Cycle touring is great because you often stay in rural places. Our St-Vallier hosts, Dany and Maïté, live in a part of town that’s not even connected to the town’s water supply. The house’s water comes from their well, but it’s not pleasant to drink because of a light sulphur odour. Many people purchase expensive filtration systems, but Dany and Maïté make trips to the nearby woods where there is a natural spring, and get their drinking water from there. Just what we needed after a full day of cycling in the sun!
Maïté has a beautiful vegetable garden in their backyard. She grows variety of veggies including some extra large and very tasty zucchinis. She was full of creative ideas for her garden.
Maïté figured out a three-stage compost system that’s suitable to their house. First, they collect the compost in a bin. Once the bin is full, usually after a year, they transfer it to a raised bed; this year, she planted some zucchinis and geraniums on it for aesthetic appeal. After another year, the ready compost goes into the garden.

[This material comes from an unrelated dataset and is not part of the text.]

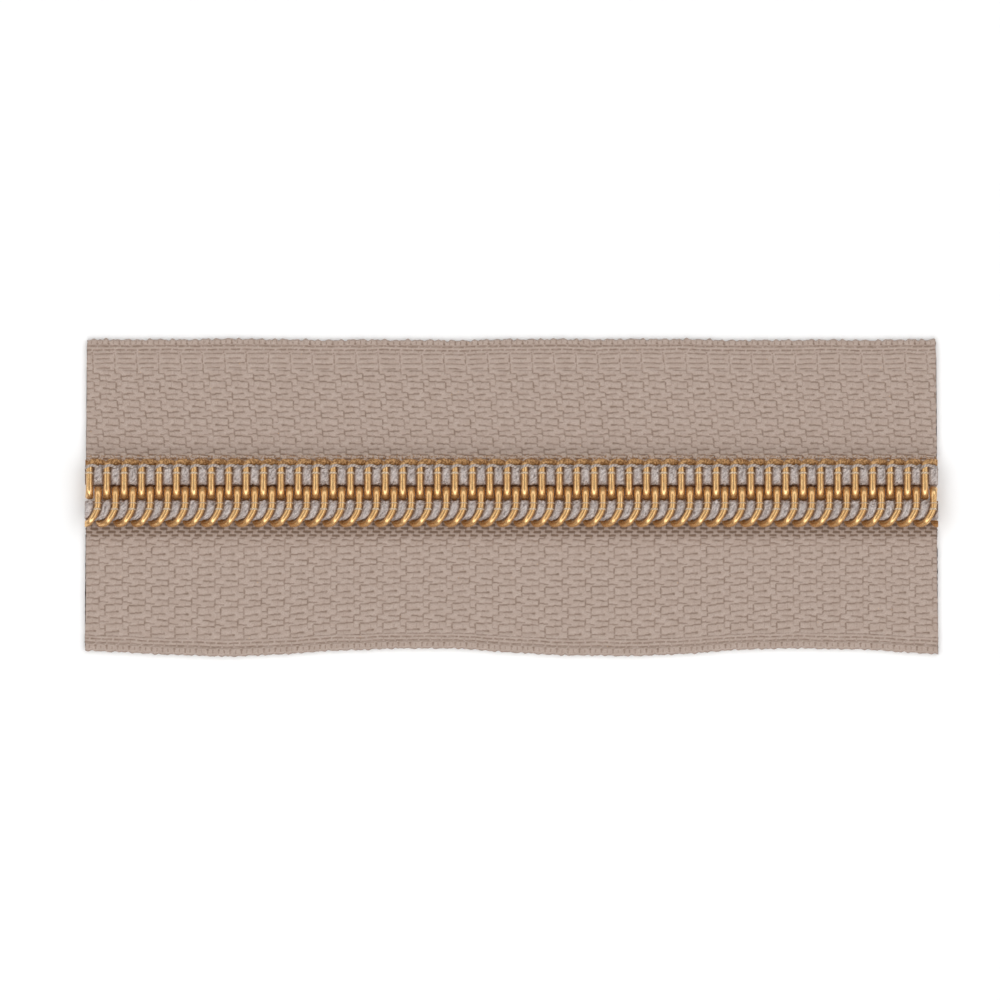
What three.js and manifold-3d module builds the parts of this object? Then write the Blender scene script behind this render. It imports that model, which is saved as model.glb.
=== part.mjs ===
// A cut length of closed coil zipper chain, in millimetres.
//
// X runs along the chain, Z is up, and the teeth meet over the X axis. The tapes lie flat on the plane
// Z = 0 with the coils on top of them. "Left" is the +Y half and "right" is the -Y half. Each half, or
// stringer, is a woven tape, a plastic filament wound into a flat coil whose turns are the teeth, a
// filler cord that runs inside the coil, and two rows of chain stitch that sew coil and cord to the tape.
// Each tape is made as the strip that is sewn under the coil and the flap that folds along the coil's back.

import * as THREE from "three";
import { mergeVertices } from "three/addons/utils/BufferGeometryUtils.js";
import Module from "manifold-3d";

// Driving dimensions.
const PITCH = 1.58; // from one tooth of a coil to its next
const TEETH = 49; // on each coil
const LENGTH = PITCH * TEETH;
const TAPE_THICKNESS = 0.5;
const TAPE_EDGE = 14.45; // from the centre line to a tape's outer edge
const TAPE_INNER_EDGE = 0.8; // from the centre line to the edge under the teeth
const FOLD_LINE = 3.6; // from the centre line to the line that a flap folds along
const STRIP_TO_FOLD = 0.42; // room that a folding flap's thickness takes beside the fold line
const FLAP_TO_FOLD = 0.03;

const FILAMENT = 0.6; // diameter of the coil's filament
const HEAD_REACH = 0.62; // how far a tooth passes the centre line
const COIL_BACK = 3.15; // from the centre line to the coil's back
const COIL_HEIGHT = 1.95; // over the tape
const STRAIGHT_END = 1.3; // from the centre line to where a leg starts to lean over to the next tooth
const LEAN_AT_BACK = 0.2; // the share of a pitch that it has leant where the back bend starts
const FIRST_TOOTH = 0.25; // of a pitch, from the chain's cut end to the left coil's first tooth

const CORD_FRONT = 0.85; // the filler cord's sides, from the centre line
const CORD_BACK = 2.45;
const THREAD = 0.16; // diameter of the sewing thread
const NEEDLE_DIP = 0.3; // how far the needle thread sinks between two teeth
const LEFT_ROWS = [1.7, 2.25]; // the stitch rows, from the centre line
const RIGHT_ROWS = [1.15, 1.78];
const CLEARANCE = 0.03; // between pieces that lie on each other

// Heights that follow from them.
const COIL_FLOOR = TAPE_THICKNESS + CLEARANCE;
const COIL_TOP = TAPE_THICKNESS + COIL_HEIGHT;
const LOW_LEG = COIL_FLOOR + FILAMENT / 2; // centre of the filament's lower leg
const HIGH_LEG = COIL_TOP - FILAMENT / 2;
const BEND = (HIGH_LEG - LOW_LEG) / 2; // radius of the bends at a loop's head and back
const HEAD_BEND = -HEAD_REACH + FILAMENT / 2 + BEND; // centres of those bends, from the centre line
const BACK_BEND = COIL_BACK - FILAMENT / 2 - BEND;

const wasm = await Module();
wasm.setup();

// A closed three.js geometry as a manifold-3d solid.
function solidOf(geometry) {
  const bare = geometry.index ? geometry.toNonIndexed() : geometry.clone();
  bare.deleteAttribute("normal");
  bare.deleteAttribute("uv");
  const merged = mergeVertices(bare, 1e-4);
  return new wasm.Manifold(
    new wasm.Mesh({
      numProp: 3,
      vertProperties: merged.attributes.position.array,
      triVerts: new Uint32Array(merged.index.array),
    }),
  );
}

// A manifold-3d solid as a three.js geometry.
function geometryOf(solid) {
  const mesh = solid.getMesh();
  const geometry = new THREE.BufferGeometry();
  geometry.setAttribute("position", new THREE.BufferAttribute(mesh.vertProperties, 3));
  geometry.setIndex(new THREE.BufferAttribute(mesh.triVerts, 1));
  geometry.computeVertexNormals();
  return geometry;
}

// One loop of the coil is a lower leg, a head bend, an upper leg and a back bend. Its outline, seen
// along the chain, is [distance from the centre line, height, share of a pitch that it has leant]. The
// back half of one leg and the back bend carry the filament over to the next tooth.
function loopPoint(station) {
  const angle = (degrees) => THREE.MathUtils.degToRad(degrees);
  const head = (degrees) => [
    HEAD_BEND - BEND * Math.sin(angle(degrees)),
    LOW_LEG + BEND * (1 - Math.cos(angle(degrees))),
    0,
  ];
  const back = (degrees, lean) => [
    BACK_BEND + BEND * Math.sin(angle(degrees)),
    LOW_LEG + BEND * (1 + Math.cos(angle(degrees))),
    lean,
  ];
  const stations = [
    [BACK_BEND, LOW_LEG, 0],
    head(0),
    head(55),
    head(125),
    head(180),
    [STRAIGHT_END, HIGH_LEG, 0],
    back(0, LEAN_AT_BACK),
    back(50, 0.46),
    back(110, 0.84),
  ];
  return stations[station];
}
const STATIONS = 9; // rings of facets on each loop

// The filament's centre line over the whole chain, with one point of the curve for each station of each
// loop, so that every loop gets the same facets. The loops run from the +X end to the -X end. An upright
// coil leans on its upper leg, and a flipped one is the same coil turned half over about the chain, so it
// leans on its lower leg.
class FilamentCurve extends THREE.Curve {
  constructor(side, flipped, firstTooth) {
    super();
    Object.assign(this, { side, flipped, firstTooth });
    this.loops = TEETH + 2; // one more than is kept at each end, for the cut
  }
  steps() {
    return this.loops * STATIONS;
  }
  getPoint(t, target = new THREE.Vector3()) {
    const place = Math.min(t * this.steps(), this.steps() - 1e-6);
    const whole = Math.floor(place);
    const loop = Math.floor(whole / STATIONS);
    const from = loopPoint(whole % STATIONS);
    const [backAcross, backHeight] = loopPoint(0);
    const to = (whole + 1) % STATIONS ? loopPoint((whole % STATIONS) + 1) : [backAcross, backHeight, 1];
    const mixed = from.map((value, i) => THREE.MathUtils.lerp(value, to[i], place - whole));
    const height = this.flipped ? LOW_LEG + HIGH_LEG - mixed[1] : mixed[1];
    const tooth = TEETH - loop - mixed[2];
    return target.set(-LENGTH / 2 + this.firstTooth + tooth * PITCH, this.side * mixed[0], height);
  }
  getPointAt(u, target) {
    return this.getPoint(u, target); // stations, not equal lengths
  }
  getTangentAt(u, target = new THREE.Vector3()) {
    const reach = 0.5 / this.steps();
    const ahead = this.getPoint(Math.min(u + reach, 1));
    return target.copy(ahead).sub(this.getPoint(Math.max(u - reach, 0))).normalize();
  }
}

// A regular polygon as a shape, standing on a flat side.
function roundSection(radius, sides) {
  const corners = Array.from({ length: sides }, (_, i) => {
    const turn = ((i + 0.5) / sides) * 2 * Math.PI;
    return new THREE.Vector2(radius * Math.cos(turn), radius * Math.sin(turn));
  });
  return new THREE.Shape(corners);
}

// The coil: the filament swept along its curve, and cut flush at both ends of the chain.
function coil(side, flipped, firstTooth) {
  const path = new FilamentCurve(side, flipped, firstTooth);
  const swept = new THREE.ExtrudeGeometry(roundSection(FILAMENT / 2, 6), {
    steps: path.steps(),
    extrudePath: path,
  });
  const keep = new THREE.BoxGeometry(LENGTH, 4 * COIL_BACK, 4 * COIL_TOP);
  return geometryOf(solidOf(swept).intersect(solidOf(keep)));
}

// A profile in the (distance from the centre line, height) plane, drawn out over the chain's whole length.
function alongChain(shape, side) {
  const geometry = new THREE.ExtrudeGeometry(shape, {
    depth: LENGTH,
    bevelEnabled: false,
    curveSegments: 4,
  });
  const turn = new THREE.Matrix4().makeBasis(
    new THREE.Vector3(0, side, 0),
    new THREE.Vector3(0, 0, 1),
    new THREE.Vector3(side, 0, 0),
  );
  turn.setPosition((-side * LENGTH) / 2, 0, 0);
  return geometry.applyMatrix4(turn);
}

// The cord's section: a flat oval that fills the coil between its legs.
function fillerCord(side) {
  const low = LOW_LEG + FILAMENT / 2 + CLEARANCE;
  const high = HIGH_LEG - FILAMENT / 2 - CLEARANCE;
  const radius = (high - low) / 2;
  const shape = new THREE.Shape();
  shape.absarc(CORD_BACK - radius, low + radius, radius, -Math.PI / 2, Math.PI / 2);
  shape.absarc(CORD_FRONT + radius, low + radius, radius, Math.PI / 2, (3 * Math.PI) / 2);
  return alongChain(shape, side);
}

// The strip of tape under the coil, with a groove under each stitch row for the looper thread.
function sewnStrip(side, rows) {
  const half = THREAD / 2 + CLEARANCE;
  const depth = THREAD + 2 * CLEARANCE;
  const outline = [
    [TAPE_INNER_EDGE, 0],
    ...rows.flatMap((row) => [
      [row - half, 0],
      [row - half, depth],
      [row + half, depth],
      [row + half, 0],
    ]),
    [FOLD_LINE - STRIP_TO_FOLD, 0],
    [FOLD_LINE - STRIP_TO_FOLD, TAPE_THICKNESS],
    [TAPE_INNER_EDGE, TAPE_THICKNESS],
  ];
  return alongChain(new THREE.Shape(outline.map(([x, y]) => new THREE.Vector2(x, y))), side);
}

// The rest of the tape, from its fold line to its outer edge.
function flap(side) {
  const inner = FOLD_LINE + FLAP_TO_FOLD;
  const shape = new THREE.Shape([
    new THREE.Vector2(inner, 0),
    new THREE.Vector2(TAPE_EDGE, 0),
    new THREE.Vector2(TAPE_EDGE, TAPE_THICKNESS),
    new THREE.Vector2(inner, TAPE_THICKNESS),
  ]);
  return alongChain(shape, side);
}

// The needle thread passes over every upper leg and dips towards the cord in every gap. The curve has one
// point over each leg and one in each gap.
class NeedleCurve extends THREE.Curve {
  constructor(y, firstLeg) {
    super();
    Object.assign(this, { y, firstLeg });
    const half = PITCH / 2;
    const inside = Array.from({ length: 2 * TEETH }, (_, i) => (firstLeg % half) + i * half);
    this.places = [0, ...inside, LENGTH];
  }
  steps() {
    return this.places.length - 1;
  }
  getPoint(t, target = new THREE.Vector3()) {
    const place = Math.min(t * this.steps(), this.steps() - 1e-6);
    const whole = Math.floor(place);
    const along = THREE.MathUtils.lerp(this.places[whole], this.places[whole + 1], place - whole);
    const fromLeg = (along - this.firstLeg) / PITCH;
    const gap = Math.abs(fromLeg - Math.round(fromLeg)) * 2; // 0 over a leg, 1 halfway to the next
    const crest = COIL_TOP + CLEARANCE + THREAD / 2;
    return target.set(along - LENGTH / 2, this.y, crest - NEEDLE_DIP * gap);
  }
  getTangentAt(u, target = new THREE.Vector3()) {
    return target.set(1, 0, 0); // sections stay upright, so the cut ends are flush
  }
  getPointAt(u, target) {
    return this.getPoint(u, target);
  }
}

function needleThread(y, firstLeg) {
  const path = new NeedleCurve(y, firstLeg);
  return new THREE.ExtrudeGeometry(roundSection(THREAD / 2, 4), {
    steps: path.steps(),
    extrudePath: path,
  });
}

// The looper thread lies in its groove under the tape.
function looperThread(side, row) {
  const shape = new THREE.Shape();
  shape.absarc(row, THREAD / 2 + CLEARANCE, THREAD / 2, 0, 2 * Math.PI);
  return alongChain(shape, side);
}

const GOLD_FILAMENT = { color: 0xc2924c, roughness: 0.28, metalness: 0.75 };
const TAPE_CLOTH = { color: 0xb3a093, roughness: 0.92, metalness: 0 };
const CORD_YARN = { color: 0xa79c97, roughness: 0.95, metalness: 0 };
const SEWING_THREAD = { color: 0xc0b4ad, roughness: 0.7, metalness: 0 };

const zipper = new THREE.Group();

function add(name, geometry, look) {
  const mesh = new THREE.Mesh(geometry, new THREE.MeshStandardMaterial(look));
  mesh.name = name;
  zipper.add(mesh);
}

// How far along the chain a coil's first upper leg crosses a stitch row. A leaning leg has moved by then.
function legAtRow(row, firstTooth, flipped) {
  const lean = THREE.MathUtils.mapLinear(row, STRAIGHT_END, BACK_BEND, 0, LEAN_AT_BACK);
  return flipped ? firstTooth : firstTooth - Math.max(0, lean) * PITCH;
}

const halves = [
  { name: "left", side: 1, flipped: true, firstTooth: FIRST_TOOTH * PITCH, rows: LEFT_ROWS },
  {
    name: "right",
    side: -1,
    flipped: false,
    firstTooth: (FIRST_TOOTH + 0.5) * PITCH,
    rows: RIGHT_ROWS,
  },
];
for (const { name, side, flipped, firstTooth, rows } of halves) {
  add(`${name}_coil`, coil(side, flipped, firstTooth), GOLD_FILAMENT);
  add(`${name}_filler_cord`, fillerCord(side), CORD_YARN);
  add(`${name}_tape_sewn_strip`, sewnStrip(side, rows), TAPE_CLOTH);
  add(`${name}_tape_flap`, flap(side), TAPE_CLOTH);
  rows.forEach((row, i) => {
    const place = ["inner", "outer"][i];
    const leg = legAtRow(row, firstTooth, flipped);
    add(`${name}_${place}_needle_thread`, needleThread(side * row, leg), SEWING_THREAD);
    add(`${name}_${place}_looper_thread`, looperThread(side, row), SEWING_THREAD);
  });
}

export default zipper;
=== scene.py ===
"""A length of closed coil zipper chain, in metres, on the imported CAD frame.

X runs along the chain, Z is up, and the teeth meet over the X axis. Sizes below are in millimetres
unless they say otherwise. "Across" is the distance from the centre line.
"""

import math

import bmesh
import bpy
import numpy as np
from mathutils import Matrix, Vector


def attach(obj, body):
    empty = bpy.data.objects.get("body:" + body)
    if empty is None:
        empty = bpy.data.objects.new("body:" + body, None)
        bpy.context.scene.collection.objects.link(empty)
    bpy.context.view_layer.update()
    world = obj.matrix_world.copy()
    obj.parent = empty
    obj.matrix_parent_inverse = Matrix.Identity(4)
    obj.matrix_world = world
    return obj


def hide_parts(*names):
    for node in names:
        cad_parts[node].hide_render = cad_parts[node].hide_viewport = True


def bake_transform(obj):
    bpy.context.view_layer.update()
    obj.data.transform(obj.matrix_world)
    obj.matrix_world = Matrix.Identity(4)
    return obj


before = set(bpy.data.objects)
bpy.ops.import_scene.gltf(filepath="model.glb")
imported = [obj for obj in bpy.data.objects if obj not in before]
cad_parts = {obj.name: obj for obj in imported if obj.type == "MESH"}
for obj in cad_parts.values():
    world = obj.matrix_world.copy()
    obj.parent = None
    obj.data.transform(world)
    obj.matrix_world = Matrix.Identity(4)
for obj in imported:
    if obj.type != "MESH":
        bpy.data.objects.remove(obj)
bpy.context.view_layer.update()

MM = 0.001
SIDES = {"left": 1, "right": -1}

# The chain, as in the CAD.
PITCH = 1.58
TEETH = 49
LENGTH = PITCH * TEETH
TAPE_THICKNESS = 0.5
TAPE_INNER_EDGE = 0.8
TAPE_EDGE = 14.45
FOLD_LINE = 3.6
FILAMENT = 0.6
HEAD_REACH = 0.62
COIL_BACK = 3.15
COIL_FLOOR = 0.53
COIL_TOP = 2.45
FIRST_TOOTH = {"left": 0.25, "right": 0.75}  # pitches from the -X end
FLIPPED = {"left": True, "right": False}

LOW_LEG = COIL_FLOOR + FILAMENT / 2
HIGH_LEG = COIL_TOP - FILAMENT / 2
BEND = (HIGH_LEG - LOW_LEG) / 2
HEAD_BEND = -HEAD_REACH + FILAMENT / 2 + BEND
BACK_BEND = COIL_BACK - FILAMENT / 2 - BEND


# Arithmetic on arrays.


def smoothstep(low, high, x):
    t = np.clip((np.asarray(x, float) - low) / (high - low), 0, 1)
    return t * t * (3 - 2 * t)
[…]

The family does without a lawnmower. In the spring, they buy some rabbits and set the rabbit cage on the grass. Once that area has been ‘mowed’ they move the cage to the next area. In the fall, they eat the rabbits, although their 5-year-old son, Matéo, doesn’t know that yet, but is starting to catch on that the rabbits each year are different and it makes him sad.
They also do without herbicides for killing dandelions, and in the early summer their lawn turns bright yellow. Instead of stressing about it and working against nature, they enjoy it.
When you come to a small town on a weeknight, you don’t necessarily expect a beach party. But that’s what we found in Kamouraska. Our hosts, garlic growers from the nearby St-Germain, were celebrating a friend’s birthday, and we were invited!
At the afterparty, we talked to Jesse, who works for Greenpeace. He is cycling around Quebec with a colleague, encouraging people to get involved with Greenpeace. Many people have been very receptive and welcoming, he tells us. However, in Canada people are reluctant in having convesation about the environment: many of them have jobs in industries like mining or oil extraction that are damaging to the environment. So they feel a bit guilty or responsible and do not want to get themselves into a conversation where they will be blamed or accused.
One of the friends had recently butchered his goat, and some of its meat was roasting over the fire. Our conversation naturally turned to food. Jesse had grown up on an organic farm, where fresh, organic meat was a big part of his diet. When he moved away, he realized that grocery store meat is not nearly as good as what he had been eating all his life. He gradually learned to eat mostly vegetarian and stopped buying meat. But Jesse does not promote strict vegetarian diets: he likes to challenge vegans and vegetarians on their values. For example, can a vegetarian eat roadkill, which already died anyway, and is going to waste?
One day Jesse would like to learn to hunt. He says if people got their meat hunting, they would better understand the value and ecological context of the meat they were eating, and would adapt their diet accordingly.
I’d never thought much about eating roadkill. Drive-through food seems to lack cachet.